Smith has drawn fire for a 2009 YouTube video showing him with signs illustrated with President Barack Obama's head impaled on a stake and then-Gov. Jennifer Granholm with a noose around her neck. 

Smith said the video was shot during a tea party rally in Sterling Heights, and that the U.S. Secret Service has visited him three times to question him about the video — visits he chalks up to "political harassment" by his opponents whom he claims called the federal agency about him. 

"I said it’s First Amendment free speech," Smith said. "I said, are you guys going to arrest me? They said no."

Smith said he wasn’t ashamed of his signs. Obama "should have been impeached, removed from office, tried and convicted of treason, executed and his head put on a stake," he said. 

Sterling Heights Mayor Michael Taylor, a Republican, served on the City Council with Smith in 2012 when the tea party rally video began circulating. He and other council members passed a resolution urging Smith to either disavow his actions at the rally or resign, he said. 

"He’s had really dangerous ideas like that for as long as I can remember. If he were elected, he’d be on an island all alone," Taylor said. "Even the most far-right conservative in the Legislature would not want to be pictured with him. He is toxic." 

Smith also espoused anti-Muslim sentiments, blaming all Muslims for the Sept. 11 attacks. "They should have renounced the whole religion for an act like that," Smith told The News. 

In 2010, Smith sent an email to Taylor and others, saying the construction of a mosque on Ground Zero should be permitted so it could be filled with hundreds of thousands of Muslims and then destroyed by a radio-controlled 747. "Roast the bastards," he wrote. 

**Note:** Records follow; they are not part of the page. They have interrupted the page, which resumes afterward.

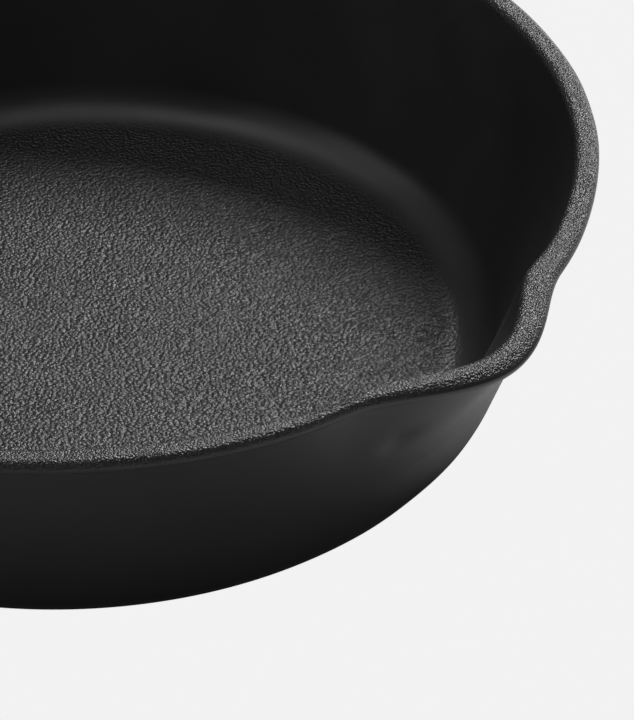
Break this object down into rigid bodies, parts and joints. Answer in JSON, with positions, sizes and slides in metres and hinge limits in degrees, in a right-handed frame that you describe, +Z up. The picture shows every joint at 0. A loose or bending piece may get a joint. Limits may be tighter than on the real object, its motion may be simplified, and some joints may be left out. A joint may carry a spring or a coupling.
{
  "type": "cast iron skillet",
  "caption": "Round cast iron frying pan with flared wall, beaded rim, opposed pour spouts, flat base and a tapered handle with a round hanging hole.",
  "frame": {"origin": "centre of the flat base, on the surface that the pan stands on", "axes": "+Z up, +X out along the handle, the pour spouts on +Y and -Y"},
  "size_m": [0.3261, 0.2222, 0.063],
  "materials": {
    "seasoned_iron": "sand-cast iron with a satin black oil seasoning, pebbly on the cooking floor and sandy along the rim"
  },
  "bodies": {
    "root": {"cooking_floor": "seasoned_iron", "base_corner": "seasoned_iron", "side_wall": "seasoned_iron", "rim_handle_side": "seasoned_iron", "rim_far_side": "seasoned_iron", "pour_spout_left": "seasoned_iron", "pour_spout_right": "seasoned_iron", "handle_root": "seasoned_iron", "handle_grip": "seasoned_iron", "hang_eye": "seasoned_iron"}
  },
  "joints": []
}
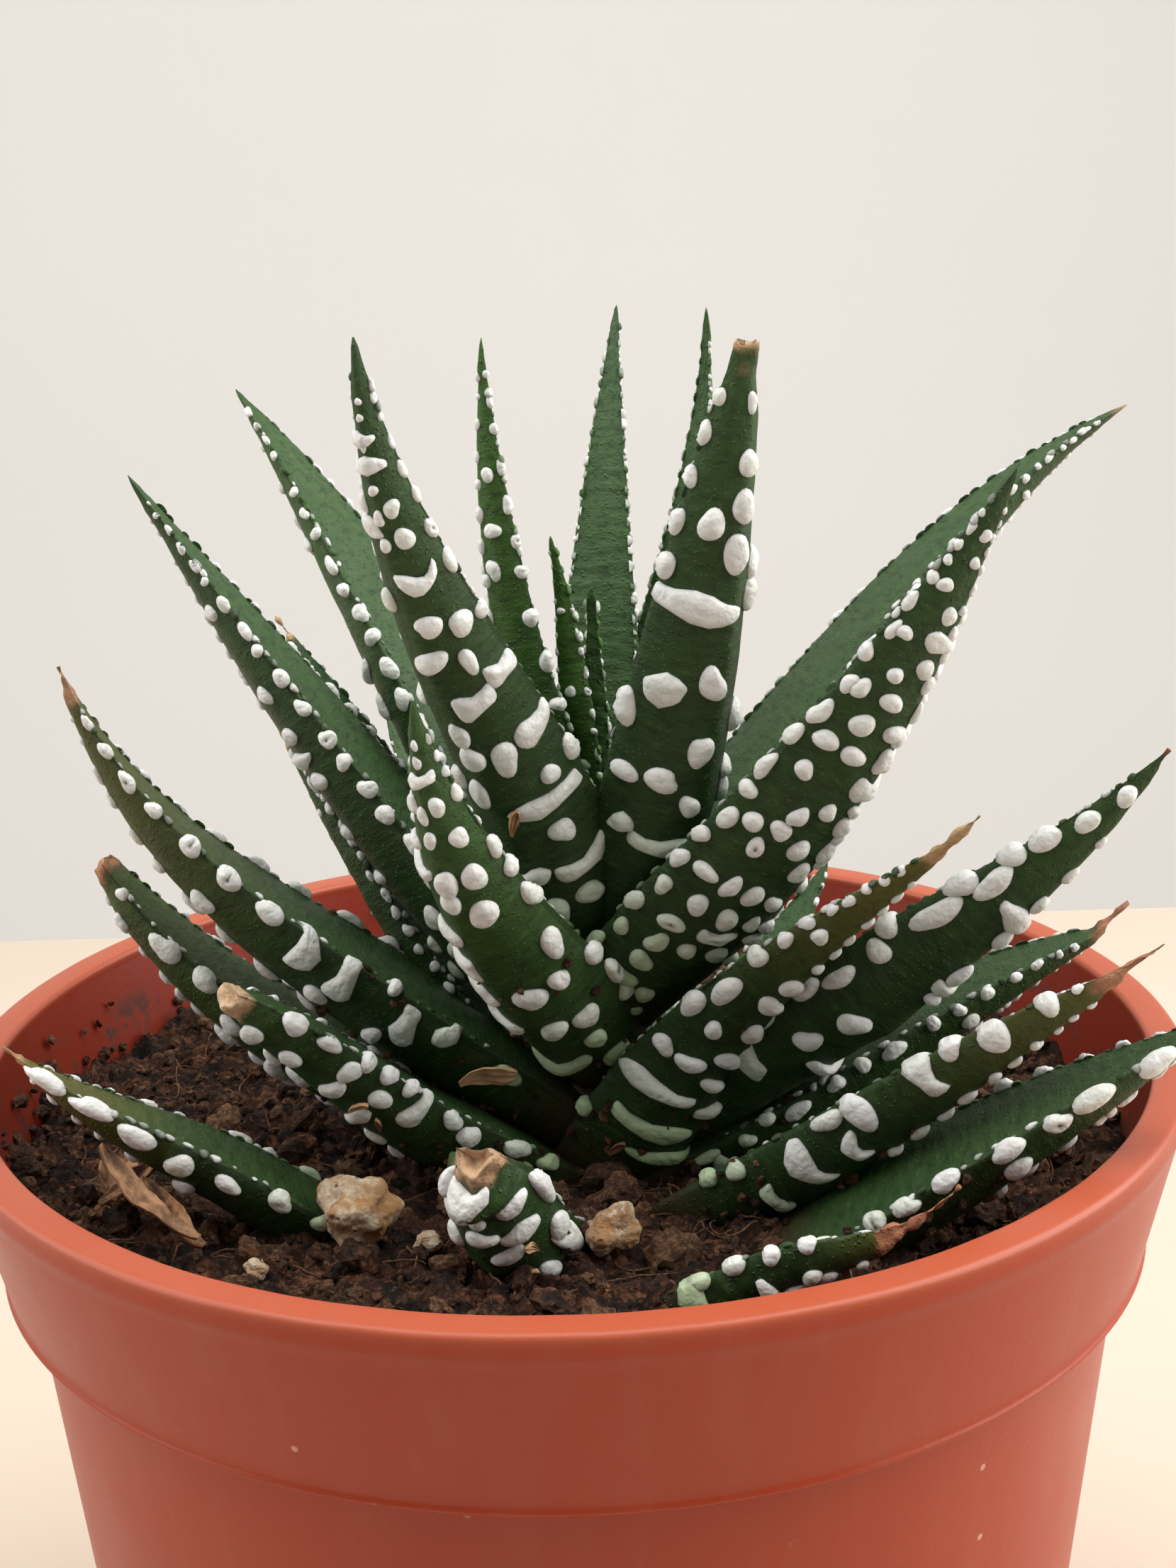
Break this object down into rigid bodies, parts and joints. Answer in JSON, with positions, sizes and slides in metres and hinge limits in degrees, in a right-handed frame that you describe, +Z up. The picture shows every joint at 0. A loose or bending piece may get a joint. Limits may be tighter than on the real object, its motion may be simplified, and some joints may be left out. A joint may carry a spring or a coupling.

He didn't back down Monday. "That would serve them right," Smith said when asked about the email. 

Sterling Heights Council Member Michael Radtke Jr., a Democrat, was incredulous Monday that the Michigan GOP only now cut ties with Smith.

"Why didn't they cut ties before this? I'm glad the speaker has realized that Paul Smith is unfit for office," Radtke said. "If he were elected, he would be a national embarrassment."

Taylor noted that general elections bring out a broader group of voters who might not be familiar with city elections or Smith's views. 

"People who are going to vote straight ticket or all Republican, they should really do their homework before they vote for someone as dangerous as him," Taylor said.